▶ **INSTRUCTIONS TO FOLLOW**:
Find "Give this object's" in the data, then restate the line it sits in and every later line word for word, ending with the last line.

* * *

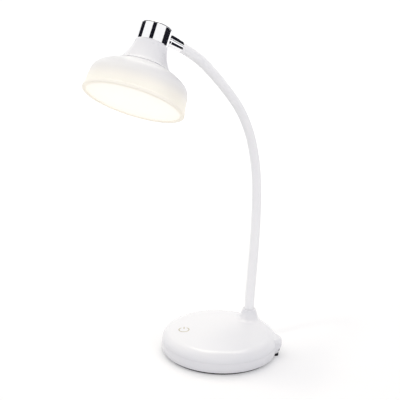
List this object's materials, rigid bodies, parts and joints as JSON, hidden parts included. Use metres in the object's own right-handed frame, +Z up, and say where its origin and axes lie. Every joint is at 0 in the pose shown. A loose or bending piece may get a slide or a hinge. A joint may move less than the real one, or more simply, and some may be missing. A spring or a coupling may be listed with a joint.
{
  "type": "desk lamp",
  "caption": "Cordless desk lamp with a round weighted base, bendable gooseneck, chrome cap and ferrule, and a wide bell-shaped shade over a flat light disc.",
  "frame": {"origin": "middle of the foot pad, on the surface that the lamp stands on", "axes": "+Z up; the neck stands behind the origin towards +Y and carries the head forward towards -Y; +X to the right seen from the front"},
  "size_m": [0.12, 0.2322, 0.3505],
  "materials": {
    "housing": "glossy",
    "foot": "matt",
    "steel": "plain",
    "iron": "painted",
    "cell": "foil",
    "board": "satin",
    "black_plastic": "matt",
    "copper": "plain",
    "sleeve": "satin",
    "chrome": "polished",
    "nylon": "matt",
    "stem": "glossy",
    "bell": "glossy, translucent",
    "rim": "glossy",
    "diffuser": "frosted",
    "aluminium": "white solder mask",
    "chip": "plain"
  },
  "bodies": {
    "base": {"base_top_shell": "housing", "base_bottom_shell": "housing", "foot_pad": "foot", "base_screws": "steel", "counterweight": "iron", "battery_pouch": "cell", "main_board": "board", "charge_socket": "steel", "socket_bezel": "black_plastic", "touch_electrode": "copper", "neck_nipple": "steel", "neck_washer": "steel", "neck_lock_nut": "steel", "neck_sleeve_0": "sleeve", "neck_core_0": "steel"},
    "neck_link_1": {"neck_sleeve_1": "sleeve", "neck_core_1": "steel"},
    "neck_link_2": {"neck_sleeve_2": "sleeve", "neck_core_2": "steel"},
    "neck_link_3": {"neck_sleeve_3": "sleeve", "neck_core_3": "steel"},
    "neck_link_4": {"neck_sleeve_4": "sleeve", "neck_core_4": "steel"},
    "neck_link_5": {"neck_sleeve_5": "sleeve", "neck_core_5": "steel"},
    "neck_tip": {"neck_sleeve_6": "sleeve", "neck_core_6": "steel", "neck_ferrule": "chrome", "swivel_stud": "steel", "swivel_washer": "steel", "swivel_nut": "steel"},
    "head": {"cap": "chrome", "swivel_bush": "nylon", "shade_stem": "stem", "shade_bell": "bell", "head_screws": "steel", "led_plate": "aluminium", "led_chips": "chip", "rim_ring": "rim", "diffuser_disc": "diffuser"}
  },
  "joints": [
    {"name": "neck_sway_1", "type": "hinge", "parent": "base", "child": "neck_link_1", "pos_m": [0, 0.0458, 0.05748], "axis": [0, 0.9976, -0.0698], "range_deg": [-25, 25]},
    {"name": "neck_nod_2", "type": "hinge", "parent": "neck_link_1", "child": "neck_link_2", "pos_m": [0, 0.04886, 0.11139], "axis": [1, 0, 0], "range_deg": [-25, 25]},
    {"name": "neck_sway_3", "type": "hinge", "parent": "neck_link_2", "child": "neck_link_3", "pos_m": [0, 0.04839, 0.16537], "axis": [0, 0.9981, 0.061], "range_deg": [-25, 25]},
    {"name": "neck_nod_4", "type": "hinge", "parent": "neck_link_3", "child": "neck_link_4", "pos_m": [0, 0.03743, 0.21805], "axis": [1, 0, 0], "range_deg": [-25, 25]},
    {"name": "neck_sway_5", "type": "hinge", "parent": "neck_link_4", "child": "neck_link_5", "pos_m": [0, 0.00941, 0.26379], "axis": [0, 0.7314, 0.682], "range_deg": [-25, 25]},
    {"name": "neck_nod_6", "type": "hinge", "parent": "neck_link_5", "child": "neck_tip", "pos_m": [0, -0.03005, 0.30058], "axis": [1, 0, 0], "range_deg": [-25, 25]},
    {"name": "head_swivel", "type": "hinge", "parent": "neck_tip", "child": "head", "pos_m": [0, -0.09904, 0.33764], "axis": [0, -0.9135, 0.4067], "range_deg": [-82, 98]}
  ]
}
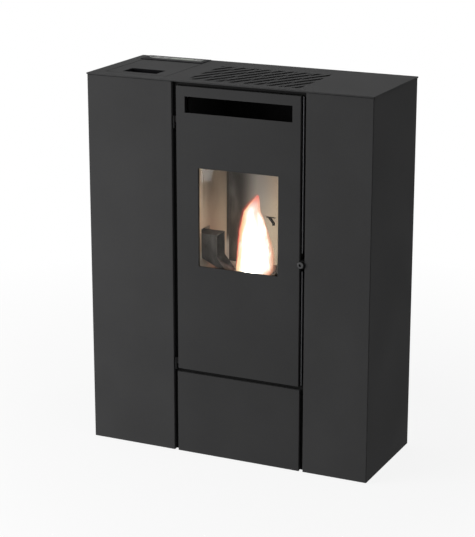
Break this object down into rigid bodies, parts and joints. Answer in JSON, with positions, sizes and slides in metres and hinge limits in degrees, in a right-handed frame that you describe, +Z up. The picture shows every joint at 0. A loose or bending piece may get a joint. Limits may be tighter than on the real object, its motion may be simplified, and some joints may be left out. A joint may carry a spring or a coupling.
{
  "type": "pellet stove",
  "caption": "Slim free-standing pellet stove: sheet-steel casing, glazed fire door, slotted top, hopper lid, control panel, burn pot, auger feed and fans.",
  "frame": {"origin": "floor level under the middle of the casing; the knob in front and the spigots behind reach equally far", "axes": "+X to the stove's right seen from the front, +Y to the back, +Z up"},
  "size_m": [0.904, 0.366, 1.1442],
  "materials": {
    "casing_coat": "satin",
    "door_coat": "satin",
    "frame_coat": "matte",
    "zinc_steel": "satin",
    "black_plastic": "matte",
    "panel_face": "gloss",
    "display": "gloss",
    "key_rubber": "satin",
    "ceramic_glass": "gloss",
    "rope": "woven",
    "silicone": "matte",
    "firebox_steel": "matte",
    "vermiculite": "rough",
    "cast_iron": "rough",
    "bare_steel": "satin",
    "latch_steel": "satin",
    "board_case": "matte",
    "foot_rubber": "matte"
  },
  "bodies": {
    "stove": {"base_plate": "frame_coat", "levelling_feet": "foot_rubber", "front_frame": "frame_coat", "chassis_frame": "frame_coat", "left_casing": "casing_coat", "right_casing": "casing_coat", "back_panel": "zinc_steel", "top_plate": "casing_coat", "lid_hinge_brackets": "zinc_steel", "control_bezel": "black_plastic", "control_face": "panel_face", "display_window": "display", "lower_front_cover": "door_coat", "door_hinge_pins": "frame_coat", "firebox_body": "firebox_steel", "liner_left": "vermiculite", "liner_right": "vermiculite", "fireback": "vermiculite", "hearth_plate": "cast_iron", "baffle_plate": "vermiculite", "burner_air_box": "firebox_steel", "combustion_air_pipe": "bare_steel", "igniter": "bare_steel", "pellet_chute": "bare_steel", "auger_tube": "zinc_steel", "auger_motor": "zinc_steel", "hopper": "zinc_steel", "hopper_grid": "zinc_steel", "heat_exchanger_tubes": "bare_steel", "warm_air_duct": "frame_coat", "smoke_duct": "bare_steel", "smoke_fan_housing": "bare_steel", "smoke_fan_motor": "black_plastic", "room_fan_housing": "zinc_steel", "room_fan_motor": "black_plastic", "control_board": "board_case", "mains_inlet": "black_plastic", "casing_screws": "zinc_steel"},
    "door": {"door_panel": "door_coat", "door_frame": "frame_coat", "door_glass": "ceramic_glass", "glass_seal": "rope", "glass_clips": "zinc_steel", "door_rope_seal": "rope"},
    "latch": {"latch_knob": "latch_steel", "latch_cam": "zinc_steel"},
    "ash_drawer": {"ash_drawer": "bare_steel"},
    "lid": {"hopper_lid": "casing_coat", "lid_pull": "black_plastic", "lid_gasket": "silicone", "lid_hinge_arms": "zinc_steel"},
    "key_left": {"key_left": "key_rubber"},
    "key_middle": {"key_middle": "key_rubber"},
    "key_right": {"key_right": "key_rubber"},
    "power_button": {"power_button": "key_rubber"},
    "burn_pot": {"burn_pot": "cast_iron"},
    "auger": {"auger_screw": "bare_steel"},
    "smoke_impeller": {"smoke_fan_impeller": "bare_steel"},
    "room_impeller": {"room_fan_impeller": "zinc_steel"},
    "mains_switch": {"mains_switch": "black_plastic"}
  },
  "joints": [
    {"name": "door_hinge", "type": "hinge", "parent": "stove", "child": "door", "pos_m": [-0.166, -0.171, 0.6], "axis": [0, 0, -1], "range_deg": [0, 110]},
    {"name": "latch_turn", "type": "hinge", "parent": "door", "child": "latch", "pos_m": [0.2385, -0.17, 0.637], "axis": [0, -1, 0], "range_deg": [0, 90]},
    {"name": "ash_drawer_slide", "type": "slide", "parent": "stove", "child": "ash_drawer", "axis": [0, -1, 0], "range_m": [0, 0.195]},
    {"name": "lid_hinge", "type": "hinge", "parent": "stove", "child": "lid", "pos_m": [-0.311, 0.112, 1.13], "axis": [-1, 0, 0], "range_deg": [0, 75]},
    {"name": "burn_pot_lift", "type": "slide", "parent": "stove", "child": "burn_pot", "axis": [0, 0, 1], "range_m": [0, 0.06]},
    {"name": "auger_spin", "type": "hinge", "parent": "stove", "child": "auger", "pos_m": [-0.352, -0.0825, 0.56], "axis": [0.7071, 0, 0.7071], "continuous": true},
    {"name": "smoke_fan_spin", "type": "hinge", "parent": "stove", "child": "smoke_impeller", "pos_m": [0.1, 0.02, 0.13], "axis": [1, 0, 0], "continuous": true},
    {"name": "room_fan_spin", "type": "hinge", "parent": "stove", "child": "room_impeller", "pos_m": [-0.081, 0.03, 0.1], "axis": [1, 0, 0], "continuous": true},
    {"name": "mains_switch_rock", "type": "hinge", "parent": "stove", "child": "mains_switch", "pos_m": [0.404, 0.1695, 0.09], "axis": [-1, 0, 0], "range_deg": [0, 16]},
    {"name": "key_left_press", "type": "slide", "parent": "stove", "child": "key_left", "axis": [0, 0, -1], "range_m": [0, 0.0008], "stiffness_N_per_m": 400},
    {"name": "key_middle_press", "type": "slide", "parent": "stove", "child": "key_middle", "axis": [0, 0, -1], "range_m": [0, 0.0008], "stiffness_N_per_m": 400},
    {"name": "key_right_press", "type": "slide", "parent": "stove", "child": "key_right", "axis": [0, 0, -1], "range_m": [0, 0.0008], "stiffness_N_per_m": 400},
    {"name": "power_button_press", "type": "slide", "parent": "stove", "child": "power_button", "axis": [0, 0, -1], "range_m": [0, 0.0008], "stiffness_N_per_m": 400}
  ],
  "couplings": [
    {"joint": "latch_turn", "follows": "door_hinge", "ratio": 0.818},
    {"joint": "ash_drawer_slide", "follows": "door_hinge", "m_per_rad": 0.1}
  ]
}
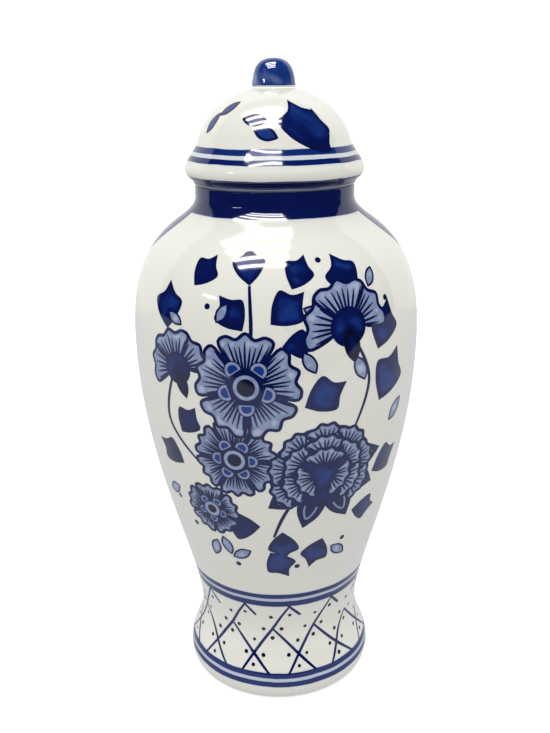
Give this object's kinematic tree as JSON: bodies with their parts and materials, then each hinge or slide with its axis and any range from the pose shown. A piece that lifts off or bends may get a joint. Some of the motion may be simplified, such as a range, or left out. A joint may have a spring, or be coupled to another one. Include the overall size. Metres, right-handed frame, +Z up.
{
  "type": "ginger jar",
  "caption": "Slim lidded porcelain jar with a wide shoulder, a drawn-in waist over a spreading foot, and a domed lid with a bud knob, painted with blue flowers.",
  "frame": {"origin": "centre of the foot's standing ring, on the surface the jar stands on", "axes": "+Z up the axis that every piece is turned round; the main painted side faces -Y"},
  "size_m": [0.0894, 0.0894, 0.2],
  "materials": {
    "jar_body": "clear gloss glaze over white porcelain painted in cobalt blue",
    "lid": "clear gloss glaze over white porcelain painted in cobalt blue",
    "knob": "clear gloss glaze over a thin blue wash"
  },
  "bodies": {
    "jar": {"jar_body": "jar_body"},
    "lid": {"lid": "lid", "knob": "knob"}
  },
  "joints": [
    {"name": "lid_lift", "type": "slide", "parent": "jar", "child": "lid", "axis": [0, 0, 1], "range_m": [0, 0.06]}
  ]
}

* * *

▶ **FULL SOLUTION**:
Give this object's kinematic tree as JSON: bodies with their parts and materials, then each hinge or slide with its axis and any range from the pose shown. A piece that lifts off or bends may get a joint. Some of the motion may be simplified, such as a range, or left out. A joint may have a spring, or be coupled to another one. Include the overall size. Metres, right-handed frame, +Z up.
{
  "type": "ginger jar",
  "caption": "Slim lidded porcelain jar with a wide shoulder, a drawn-in waist over a spreading foot, and a domed lid with a bud knob, painted with blue flowers.",
  "frame": {"origin": "centre of the foot's standing ring, on the surface the jar stands on", "axes": "+Z up the axis that every piece is turned round; the main painted side faces -Y"},
  "size_m": [0.0894, 0.0894, 0.2],
  "materials": {
    "jar_body": "clear gloss glaze over white porcelain painted in cobalt blue",
    "lid": "clear gloss glaze over white porcelain painted in cobalt blue",
    "knob": "clear gloss glaze over a thin blue wash"
  },
  "bodies": {
    "jar": {"jar_body": "jar_body"},
    "lid": {"lid": "lid", "knob": "knob"}
  },
  "joints": [
    {"name": "lid_lift", "type": "slide", "parent": "jar", "child": "lid", "axis": [0, 0, 1], "range_m": [0, 0.06]}
  ]
}